THE VIRGINIAN-PILOT Copyright (c) 1994, Landmark Communications, Inc. DATE: Sunday, October 2, 1994 TAG: 9410010043 SECTION: DAILY BREAK PAGE: E6 EDITION: FINAL SOURCE: BY TERESA ANNAS, STAFF WRITER LENGTH: Medium: 90 lines
POLKA-DOTTED HOUSES and houses without windows or doors. Houses atop staircases, and covered over in bottle caps.
Sometimes it's home sweet home. Other times, home sour home.
Home is a recurring image in ``Sharing the Dream,'' an exuberantly wild - not domesticized - exhibit of the work of 11 top African-American artists at Hampton University Museum.
The names should be familiar to any fan of contemporary art - John Biggers, Robert Colescott, Faith Ringgold, Beverly Buchanan. Most of these artists have been presented in Hampton Roads at various venues over the years.
For anyone inclined to stereotype ``black art,'' this group show illustrates a diversity of styles and themes. Yet, some common threads exist.
Like the house image. In dream language, a house represents the self. That's a universal given, at least among Jungian followers.
Shacks - those humble, rickety structures hand-built by residents to suit their land and means - are the subject of Buchanan's art. She makes lush, oil stick drawings depicting them. She also builds little shacks.
Her ``Bottle Cap Shack, Camp Baskerville'' is a collage of tin and wood castoffs, covered over with bottle caps. Buchanan has taken pains to collect caps from many countries: Poland Spring, New Zealand's Steinlager, the tartan McEwan's.
If a growing respect for multicultural expression is allowing Buchanan a greater exposure, she is generously sharing that limelight with other cultures. Perhaps she's also suggesting that shacks are found all over the world, wherever there is economic stress.
By the way, don't be fooled by Buchanan's naive style into thinking she is unschooled. The Atlanta artist studied at the Art Students League in New York and has earned two master's degrees from Columbia University - in parasitology and in public health.
Numerous works on view involve a collage of imagery. As a visual strategy, it makes sense if you're trying to express life in an increasingly diverse culture.
Tarleton Blackwell's two mural-scale paintings are tour de force collages of painting styles and imagery. They are allegories, with critters as stand-ins for types of people.
His ``Hog Series LXIX: Butcher's Shop I'' has a wolf in general's uniform at center. So, in this world, the victimizer is in power.
Flanking the wolf are two cartoony dotted houses - a dog house from which a snarling wolf emerges and another house opening to a burning hearth, to which a pig has backed up to warm its tail end. Not knowing, it seems, that the hearth could be the end of his tale.

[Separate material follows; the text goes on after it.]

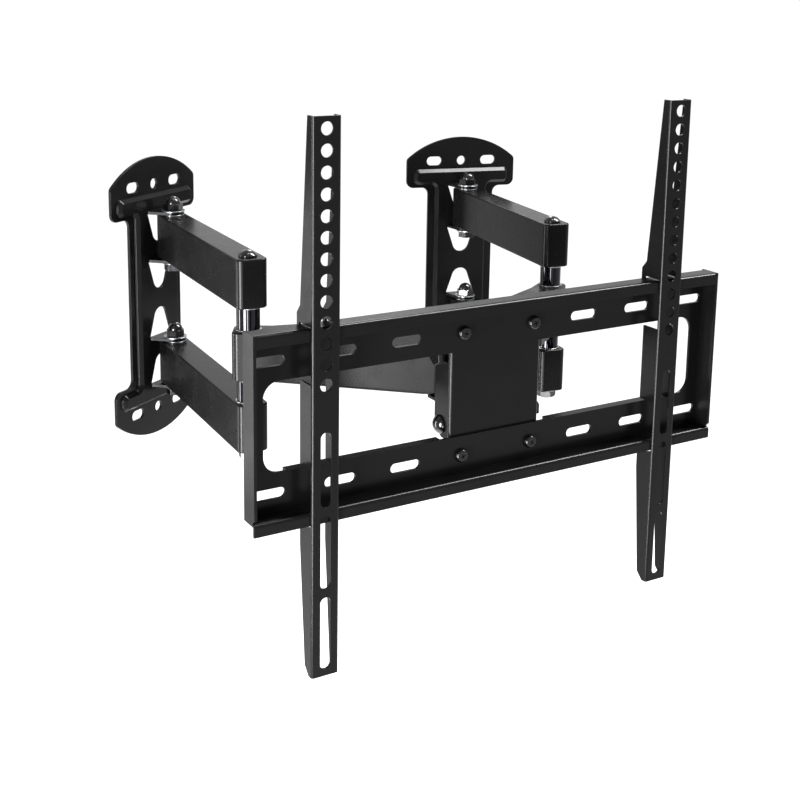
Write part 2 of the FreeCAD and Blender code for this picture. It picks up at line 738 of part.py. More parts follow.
# ---- tilting bracket -------------------------------------------------------------------------

BRACKET_FRONT = "(frame_front + frame_depth + face_gap)"


def lock_arc():
    """The curved slot that the lock bolts ride in as the bracket tilts."""
    pivot = ("tilt_pivot_back", "-tilt_pivot_drop")
    half = "(tilt_bolt_radius + lock_slot_gap)"

    def spot(radius, angle):
        return (f"{pivot[0]} + ({radius}) * cos({angle})", f"{pivot[1]} + ({radius}) * sin({angle})")

    outer, inner = f"tilt_lock_rise + {half}", f"tilt_lock_rise - {half}"
    first, last = "90 - tilt_forward - tilt_spare", "90 + tilt_back + tilt_spare"
    end_first, end_last = spot("tilt_lock_rise", first), spot("tilt_lock_rise", last)
    return [(*spot(outer, first), *pivot), (*spot(outer, last), *end_last),
            (*spot(inner, last), *pivot, "inward"), (*spot(inner, first), *end_first)]


def tilt_bracket():
    bracket = new_body("tilt_bracket")
    slab(bracket, "XZ", f"{BRACKET_FRONT} + bracket_sheet / 2", "bracket_sheet",
         [rectangle("-bracket_width / 2", "bracket_width / 2", "-bracket_bottom", "bracket_top")])
    low, back = "-bracket_flange_drop", "bracket_flange_back"
    cheek = [(BRACKET_FRONT, f"{low} + bracket_corner"), (f"{BRACKET_FRONT} + bracket_corner", low),
             (f"{back} - 2 * bracket_corner", low), (back, f"{low} + bracket_corner"),
             (back, "-bracket_taper"), (f"{back} - bracket_corner / 3", "bracket_top - bracket_corner"),
             (f"{back} - 4 / 3 * bracket_corner", "bracket_top"), (BRACKET_FRONT, "bracket_top")]
    for hand in ("-1", "1"):
        slab(bracket, "YZ", f"{hand} * (bracket_width / 2 - bracket_sheet / 2)", "bracket_sheet", [cheek])
    fillet(bracket, "frame_bend", lambda middle, along, edge: runs_along(along, 2)
           and near(middle.y, BRACKET_FRONT) and near(abs(middle.x), "bracket_width / 2")
           and edge.Length > value("bracket_top"))
    carve(bracket, "YZ", "0", "2 * bracket_width",
          [["circle", "tilt_pivot_back", "-tilt_pivot_drop", "tilt_bolt_radius + pivot_gap"], lock_arc()])
    holes = [["circle", f"{hand} * rail_bolt_half", level, "rail_bolt_radius + hole_gap"]
             for hand in ("-1", "1") for level in ("top_slot_level", "-bottom_slot_level")]
    carve(bracket, "XZ", BRACKET_FRONT, "6 * bracket_sheet", holes)
    put(bracket, tv_centre)


def tilt_fasteners():
    """The tilt pivot bolt and the two short lock bolts in the curved slots, all along X."""
    half = "(bracket_width / 2)"
    pivot = joined("tilt_bolt", [
        dome("tilt_bolt_head", "dome_radius", "dome_height", half),
        shaft("tilt_bolt_shank", "tilt_bolt_radius", f"-{half} - nut_height", half)])
    pivot_nut = nut("tilt_nut", "tilt_bolt_radius", "tilt_nut_width", f"(-{half} - nut_height)",
                    "nut_height")
    locks, lock_nuts = [], []
    skin, inner = f"{half} + face_gap", f"{HEAD_HALF} - head_sheet"
    sides = (("left", skin, f"{HEAD_HALF} - tilt_bolt_reach", skin, f"{inner} - lock_nut_height"),
             ("right", f"-({skin}) - nut_height", f"-({skin})", f"tilt_bolt_reach - {HEAD_HALF}",
              f"-({inner})"))
    for hand, head_low, shank_low, shank_high, nut_low in sides:
        name = f"tilt_lock_{hand}"
        locks.append(joined(name, [
            hexagon(f"{name}_head", "tilt_nut_width", head_low, "nut_height"),
            shaft(f"{name}_shank", "tilt_bolt_radius", shank_low, shank_high)]))
        lock_nuts.append(nut(f"{name}_nut", "tilt_bolt_radius", "lock_nut_width", f"({nut_low})",
                             "lock_nut_height"))
    turn = FreeCAD.Rotation(FreeCAD.Vector(0, 1, 0), -90)
    pivot_level, lock_level = "-tilt_pivot_drop", "tilt_lock_rise - tilt_pivot_drop"
    placed = (("tilt_pivot_bolt", [pivot], pivot_level), ("tilt_pivot_nut", [pivot_nut], pivot_level),
              ("tilt_lock_bolts", locks, lock_level), ("tilt_lock_nuts", lock_nuts, lock_level))
    for label, members, level in placed:
        piece = group(label, members)
        piece.Placement = FreeCAD.Placement(FreeCAD.Vector(), turn)
        put(piece, (tv_centre[0], f"{tv_centre[1]} + tilt_pivot_back"), level=level)


# ---- TV frame --------------------------------------------------------------------------------

WEB_FRONT = "(frame_front + frame_depth - frame_sheet)"
WEB_BACK = "(frame_front + frame_depth)"
LIP_LOW = "(frame_sheet - frame_bottom - lip_height)"


def tv_frame():
    """One pressed pan: a web at the back, flanges forward on all sides and a lip at top and bottom."""
    frame = new_body("tv_frame")
    inner_top, inner_bottom = "frame_top - frame_sheet", "-frame_bottom + frame_sheet"
    lip_back, lip_top = "frame_front + frame_sheet", "frame_top - lip_height"
    section = [("frame_front", lip_top), (lip_back, lip_top), (lip_back, inner_top),
               (WEB_FRONT, inner_top), (WEB_FRONT, inner_bottom), ("frame_front", inner_bottom),
               ("frame_front", LIP_LOW), (lip_back, LIP_LOW), (lip_back, "-frame_bottom"),
               (WEB_BACK, "-frame_bottom"), (WEB_BACK, "frame_top"), ("frame_front", "frame_top")]
    slab(frame, "YZ", "0", "frame_width", [section])
    outer_bends = (("frame_front", "frame_top"), (WEB_BACK, "frame_top"), (WEB_BACK, "-frame_bottom"),
                   ("frame_front", inner_bottom))
    fillet(frame, "frame_bend", lambda middle, along, edge: runs_along(along, 0) and any(
        near(middle.y, y) and near(middle.z, z) for y, z in outer_bends))
    for hand in ("-1", "1"):
        end = [("frame_front", "-frame_bottom + end_corner"), ("frame_front + end_corner", "-frame_bottom"),
               (WEB_BACK, "-frame_bottom"), (WEB_BACK, "frame_top"), ("frame_front", "frame_top")]
        slab(frame, "YZ", f"{hand} * (frame_width / 2 - frame_sheet / 2)", "frame_sheet", [end])
    openings = [rectangle("-frame_width / 2 + window_end", "frame_width / 2 - window_end",
                          "-window_bottom", "window_top")]
    carve(frame, "XZ", WEB_BACK, "4 * frame_sheet", openings)
    fillet(frame, "window_corner", lambda middle, along, edge: runs_along(along, 1)
           and near(abs(middle.x), "frame_width / 2 - window_end")
           and (near(middle.z, "window_top") or near(middle.z, "-window_bottom")))
    holes = []
    for level in ("top_slot_level", "-bottom_slot_level"):
        for hand in ("-1", "1"):
            for place in ("rail_slot_first", "rail_slot_second", "rail_slot_third"):
                holes.append(slot(f"{hand} * {place}", level, "rail_slot_travel", "rail_slot_radius"))
            holes.append(["circle", f"{hand} * rail_bolt_half", level, "rail_bolt_radius + hole_gap"])
    carve(frame, "XZ", WEB_BACK, "4 * frame_sheet", holes)
    outer, return_back = "(frame_width / 2 - return_end)", f"{WEB_BACK} + return_depth"
    for level in ("window_top + frame_sheet / 2", "-window_bottom - frame_sheet / 2"):
        for left, right in ((f"-{outer}", "-return_inner"), ("return_inner", outer)):
            slab(frame, "XY", level, "frame_sheet", [rectangle(left, right, WEB_FRONT, return_back)])
    put(frame, tv_centre)


def rail_fasteners():
    """Four bolts through the frame's web and the bracket, heads to the front and nuts behind."""
    bolts, nuts = [], []
    for hand in ("-1", "1"):
        for level, spot in (("top_slot_level", "top"), ("-bottom_slot_level", "bottom")):
            name = f"rail_{'left' if hand == '-1' else 'right'}_{spot}"
            nut_low = "(-frame_sheet - face_gap - bracket_sheet - rail_nut_height)"
            bolt = dome_bolt(f"{name}_bolt", "rail_bolt_radius", "rail_bolt_head", "rail_bolt_height",
                             f"{nut_low} - washer_thick", "0")
            back_nut = nut(f"{name}_nut", "rail_bolt_radius", "rail_nut_width", nut_low, "rail_nut_height")
            for piece, members in ((bolt, bolts), (back_nut, nuts)):
                holder = doc.addObject("Part::Compound", f"{piece.Name}_place")
                holder.Links = [piece]
                bind(holder, "Placement.Base.x", f"{hand} * rail_bolt_half")
                bind(holder, "Placement.Base.y", level)
                members.append(holder)
    turn = FreeCAD.Rotation(FreeCAD.Vector(1, 0, 0), 90)
    for label, members in (("rail_bolts", bolts), ("rail_nuts", nuts)):
        piece = group(label, members)
        piece.Placement = FreeCAD.Placement(FreeCAD.Vector(), turn)
        put(piece, (tv_centre[0], f"{tv_centre[1]} + {WEB_FRONT}"))


# ---- uprights --------------------------------------------------------------------------------

def upright_side():
    """The side flange's outline, with a notch for each rail and a hook behind the top one."""
    behind = f"{WEB_BACK} + notch_gap"
    front = "(frame_front - face_clearance)"
    top_low, top_high = "window_top - window_clearance", "frame_top + notch_gap"
    low_high = "window_clearance - window_bottom"
    return [("0", "-upright_bottom"), ("upright_low_depth - upright_corner", "-upright_bottom"),
            ("upright_low_depth", "upright_corner - upright_bottom"),
            ("upright_depth", "-upright_taper_low"), ("upright_depth", f"{LIP_LOW} - upright_corner"),
            (front, f"{LIP_LOW} - notch_gap"), (front, low_high), ("upright_depth", low_high), ("upright_depth", top_low), (front, top_low),
            (front, top_high), (behind, top_high), (behind, f"{top_high} - hook_reach"),
            ("hook_depth", f"{top_high} - hook_reach"),
            ("hook_depth", "upright_taper_top - upright_corner"), ("upright_depth", "upright_taper_top"),
            ("upright_top_depth", "upright_top"), ("0", "upright_top")]


def upright(side):
    body = new_body(f"upright_{side}")
    face = rectangle("-upright_width / 2", "upright_width / 2", "-upright_bottom", "upright_top")
    slab(body, "XZ", "upright_sheet / 2", "upright_sheet", [face])
    for hand in ("-1", "1"):
        middle = f"{hand} * (upright_width / 2 - upright_sheet / 2)"
        slab(body, "YZ", middle, "upright_sheet", [upright_side()])
    fillet(body, "upright_bend", lambda middle, along, edge: runs_along(along, 2)
           and near(middle.y, "0"))
    holes = [["circle", "0", f"tv_hole_level - {number} * tv_hole_pitch", "tv_hole_radius"]
             for number in range(TV_HOLES)]
    for number in range(TV_SLOTS):
        high = f"(-tv_slot_top - {number} * (tv_slot_length + tv_slot_bridge))"
        holes.append(upright_slot(f"({high} - tv_slot_length)", high, "tv_slot_radius"))
    carve(body, "XZ", "upright_sheet / 2", "2 * upright_sheet", holes)
    put(body, (f"{tv_centre[0]} + {SIDES[side]['hand']} * upright_half_spacing", tv_centre[1]))


# ---- the whole mount -------------------------------------------------------------------------

def check():
    doc.recompute()
    for item in doc.Objects:
        if "Invalid" in item.State or "Error" in item.State:
            raise RuntimeError(f"{item.Name} didn't recompute: {item.State}")
    for piece in subparts:
        if piece.Shape.isNull() or not piece.Shape.isValid():
            raise RuntimeError(f"{piece.Label} has no valid shape")


for side in SIDES:
    wall_plate(side)
    wall_fasteners(side)
    arm(side, "upper", "")
    arm(side, "lower", "-")
    arm_sleeves(side)
    elbow(side)
    forearm(side)
swivel_head()
head_fasteners()
tilt_bracket()
tilt_fasteners()
tv_frame()
rail_fasteners()
for side in SIDES:
    upright(side)
check()

os.makedirs("parts", exist_ok=True)
for piece in subparts:
    piece.Shape.exportStep(f"parts/{piece.Label}.step")
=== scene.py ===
import json
import math

import bpy
from mathutils import Matrix, Vector


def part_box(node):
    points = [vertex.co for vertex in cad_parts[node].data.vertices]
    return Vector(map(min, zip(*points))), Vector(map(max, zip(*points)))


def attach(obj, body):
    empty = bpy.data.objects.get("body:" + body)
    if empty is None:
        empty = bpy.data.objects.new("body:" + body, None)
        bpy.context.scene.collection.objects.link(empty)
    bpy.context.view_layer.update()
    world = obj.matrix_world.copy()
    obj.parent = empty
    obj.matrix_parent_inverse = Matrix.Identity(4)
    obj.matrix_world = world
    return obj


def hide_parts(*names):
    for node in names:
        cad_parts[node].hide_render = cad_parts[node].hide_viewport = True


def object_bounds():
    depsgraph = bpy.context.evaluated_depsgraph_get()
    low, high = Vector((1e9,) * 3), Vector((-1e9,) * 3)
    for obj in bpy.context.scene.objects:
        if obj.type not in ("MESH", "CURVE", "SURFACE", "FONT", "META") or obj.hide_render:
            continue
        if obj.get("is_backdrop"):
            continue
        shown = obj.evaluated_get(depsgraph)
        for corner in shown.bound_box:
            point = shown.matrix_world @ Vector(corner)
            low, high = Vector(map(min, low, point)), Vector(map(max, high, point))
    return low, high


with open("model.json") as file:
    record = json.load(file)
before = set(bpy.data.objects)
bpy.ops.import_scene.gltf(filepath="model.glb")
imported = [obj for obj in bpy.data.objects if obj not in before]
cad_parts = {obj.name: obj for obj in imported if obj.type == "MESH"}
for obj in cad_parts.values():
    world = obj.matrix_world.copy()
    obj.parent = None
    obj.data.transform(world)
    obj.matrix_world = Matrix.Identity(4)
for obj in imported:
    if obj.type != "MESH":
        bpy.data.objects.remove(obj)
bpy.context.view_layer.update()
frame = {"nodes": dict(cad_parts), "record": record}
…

Is the image, then, about innocent people unwittingly letting themselves be victimized?
So much is happening in this painting. A viewer could be entertained for some time trying to make sense of connecting images. In one of many ironic pairings, a female nude is painted next to a lineup of slaughtered hogs hanging by their legs, altering our usual reactions to both.
A surreal addition is the collection of giant false teeth that clatter throughout the composition - an ominous and funny note. Biting satire, perhaps? The self-portrait of Blackwell at far left would reinforce that idea; with his handlebar moustache and wryly humorous expression, this South Carolina funeral director-turned-artist is a virtuosic conveyer of dark comedy.

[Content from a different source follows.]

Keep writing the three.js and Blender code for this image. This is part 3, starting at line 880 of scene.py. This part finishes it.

New Yorker Colin Chase's sculpture ``House of Many Stories no. 2'' is mysterious and spiritual in feeling. A stairway rises from a dirt-filled coffin form; a house with no windows or doors is on the top step. The steps are held up by a shovel with a porcupine surface of nails hammered all over its handle.
Chase suggests rising to another spiritual plane after death. Dirt, coffin and shovel likely represent earthly things. The nails suggest certain African sculptures, encouraging an Afrocentric interpretation.

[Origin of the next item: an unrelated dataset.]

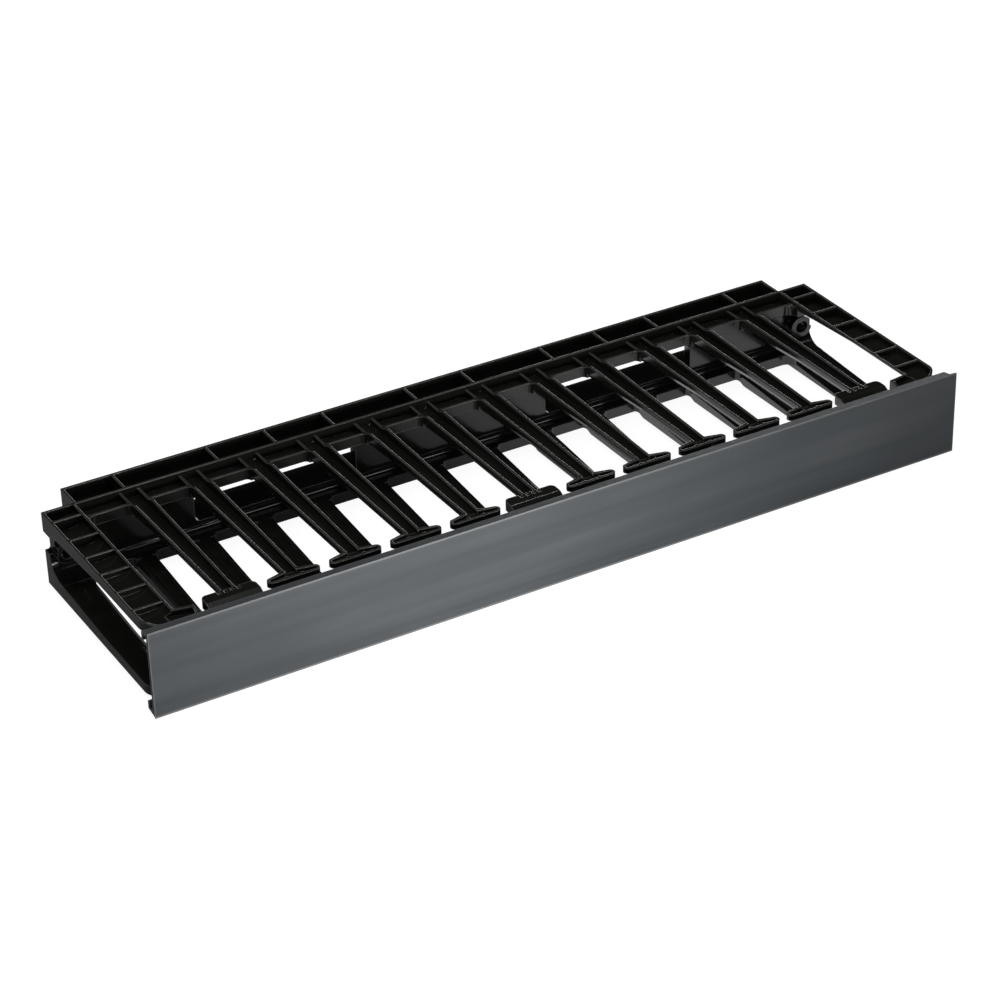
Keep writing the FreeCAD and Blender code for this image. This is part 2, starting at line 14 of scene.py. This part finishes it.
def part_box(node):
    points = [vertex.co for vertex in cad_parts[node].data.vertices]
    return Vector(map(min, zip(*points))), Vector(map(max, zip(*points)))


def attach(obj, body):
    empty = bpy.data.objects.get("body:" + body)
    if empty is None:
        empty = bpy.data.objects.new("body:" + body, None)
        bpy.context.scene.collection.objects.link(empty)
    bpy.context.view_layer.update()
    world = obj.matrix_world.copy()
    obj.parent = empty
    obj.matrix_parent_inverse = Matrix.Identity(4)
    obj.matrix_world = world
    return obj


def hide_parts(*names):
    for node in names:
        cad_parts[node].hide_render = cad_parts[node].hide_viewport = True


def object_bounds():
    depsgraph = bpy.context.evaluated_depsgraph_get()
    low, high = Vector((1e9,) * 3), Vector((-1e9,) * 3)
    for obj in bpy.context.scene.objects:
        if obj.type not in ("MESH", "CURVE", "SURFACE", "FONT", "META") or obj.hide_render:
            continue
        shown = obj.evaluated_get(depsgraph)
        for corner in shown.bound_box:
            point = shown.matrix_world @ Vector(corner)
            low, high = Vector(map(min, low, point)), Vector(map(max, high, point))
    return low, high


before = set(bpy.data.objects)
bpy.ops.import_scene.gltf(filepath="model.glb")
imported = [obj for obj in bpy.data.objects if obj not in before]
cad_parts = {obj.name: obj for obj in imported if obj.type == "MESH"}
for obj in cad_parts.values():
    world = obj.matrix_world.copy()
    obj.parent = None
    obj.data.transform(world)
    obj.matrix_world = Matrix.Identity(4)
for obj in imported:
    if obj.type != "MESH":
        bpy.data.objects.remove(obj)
cad_box = [list(corner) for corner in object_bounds()]
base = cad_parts["base_frame"]
COVER_BODY = "cover"
MM = 0.001
print("nodes", sorted(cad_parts), "box", cad_box)

# %% [markdown]
# Both plastics are Principled shaders. A small helper makes the material and hands back its node
# tree and a short way to add nodes, so each finish below only says what is special about it.


# %% Material helpers
def new_finish(name):
    """A material with a bare Principled shader, and a helper that adds nodes to it."""
    material = bpy.data.materials.new(name)
    material.use_nodes = True
    tree = material.node_tree
    shader = tree.nodes["Principled BSDF"]

    def add(kind, **inputs):
        node = tree.nodes.new(kind)
        for key, value in inputs.items():
            node.inputs[key.replace("_", " ")].default_value = value
        return node
    print("new finish", name)
    return material, tree, shader, add


def colour_mix(add, first=None, second=None):
    """A Mix node for two colours. Its colour sockets are numbers 6 and 7, its result number 2."""
    mix = add("ShaderNodeMix")
    mix.data_type = "RGBA"
    for socket, colour in ((6, first), (7, second)):
        if colour:
            mix.inputs[socket].default_value = colour
    return mix


def dress(piece, material):
    """Give a piece one material in place of what it has."""
    piece.data.materials.clear()
    piece.data.materials.append(material)
    print(piece.name, "wears", material.name)


# %% [markdown]
# The outer edges of the plastic get a painted highlight: a paler colour along them stands in for
# the light that their slight rounding catches. A painted mask would need texture coordinates, and
# the Pointiness value needs a dense mesh. An Ambient Occlusion node that looks inward needs
# neither:
# only close to an outer edge does a ray into the plastic meet another face at once.

# %% Edge finder
EDGE_REACH = 0.9 * MM
EDGE_SAMPLES = 8
FLAT_OPENNESS = 0.95
EDGE_OPENNESS = 0.50


def edge_finder(tree, add):
    """One on the outer edges of a piece, zero on its flats and in its inner corners."""
    inward = add("ShaderNodeAmbientOcclusion", Distance=EDGE_REACH)
    inward.inside = True
    inward.only_local = True
    inward.samples = EDGE_SAMPLES
    highlight_mask = add("ShaderNodeMapRange", From_Min=FLAT_OPENNESS, From_Max=EDGE_OPENNESS)
    tree.links.new(inward.outputs["AO"], highlight_mask.inputs["Value"])
    return highlight_mask


print("edges are looked for within", EDGE_REACH / MM, "mm")

# %% [markdown]
# The base is injection moulded in black, glossy enough to mirror a window on its rounded edges.
# A real moulding is never quite even: the gloss drifts over a few centimetres and the surface has
# a very fine orange-peel. The mould rounds every edge a little. A Bevel node does this for the
# light alone, which keeps the mesh small on a piece with so many ribs.

# %% Moulded black plastic
BLACK = (0.011, 0.0108, 0.0098, 1)
# A paler colour painted along the outer edges as a highlight.
PAINTED_HIGHLIGHT_BLACK = (0.085, 0.085, 0.078, 1)
BLACK_GLOSSIEST, BLACK_DULLEST = 0.09, 0.19
DRIFT_SCALE = 45.0
PEEL_SCALE = 900.0
PEEL_STRENGTH = 0.06
PEEL_HEIGHT = 0.3 * MM
MOULD_ROUND = 0.45 * MM
ROUND_SAMPLES = 6


def moulded_black():
    """Glossy black with drifting gloss, orange-peel, rounded edges, and a painted highlight along
    the outer edges.
    """
    material, tree, shader, add = new_finish("moulded_black")
    place = add("ShaderNodeTexCoord")
    drift = add("ShaderNodeTexNoise", Scale=DRIFT_SCALE, Detail=3.0)
    gloss = add("ShaderNodeMapRange", To_Min=BLACK_GLOSSIEST, To_Max=BLACK_DULLEST)
    peel = add("ShaderNodeTexNoise", Scale=PEEL_SCALE, Detail=2.0)
    edge = add("ShaderNodeBevel", Radius=MOULD_ROUND)
    edge.samples = ROUND_SAMPLES
    # The edge mask paints the highlight colour along the outer edges.
    highlight_mask = edge_finder(tree, add)
    colour = colour_mix(add, BLACK, PAINTED_HIGHLIGHT_BLACK)
    bump = add("ShaderNodeBump", Strength=PEEL_STRENGTH, Distance=PEEL_HEIGHT)
    link = tree.links.new
    link(place.outputs["Object"], drift.inputs["Vector"])
    link(drift.outputs["Fac"], gloss.inputs["Value"])
    link(gloss.outputs["Result"], shader.inputs["Roughness"])
    link(highlight_mask.outputs["Result"], colour.inputs["Factor"])
    link(colour.outputs[2], shader.inputs["Base Color"])
    link(place.outputs["Object"], peel.inputs["Vector"])
    link(peel.outputs["Fac"], bump.inputs["Height"])
    link(edge.outputs["Normal"], bump.inputs["Normal"])
    link(bump.outputs["Normal"], shader.inputs["Normal"])
    return material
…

Washington, D.C., artist Renee Stout also works with African imagery. Her attraction to spiritual societies, including voodooism, is evident in her work. Her sculptures have a primal, fetishistic appearance. These objects look authentic, as if they might have been used for healing or other purposes.
Stout's ``Elegba at the Crossroads'' is a mandala form - a cross over a circle, dividing a world into four realms. Pouches dangle from the cross, suggesting the sorts of pouches that would contain herbs and other medicinal objects.
``What stimulates my imagination is not actually knowing. Because there is a mystery, there are no rules set,'' the artist writes. And her interest in spiritual matters? ``It seems like a means of survival in a world that you can't always understand.'' ILLUSTRATION: Photo
LEWALLEN GALLERY
Renee Stout's ``Elegba at the Crossroads,'' which divides the world
into four realms, is on view at the Hampton University Museum.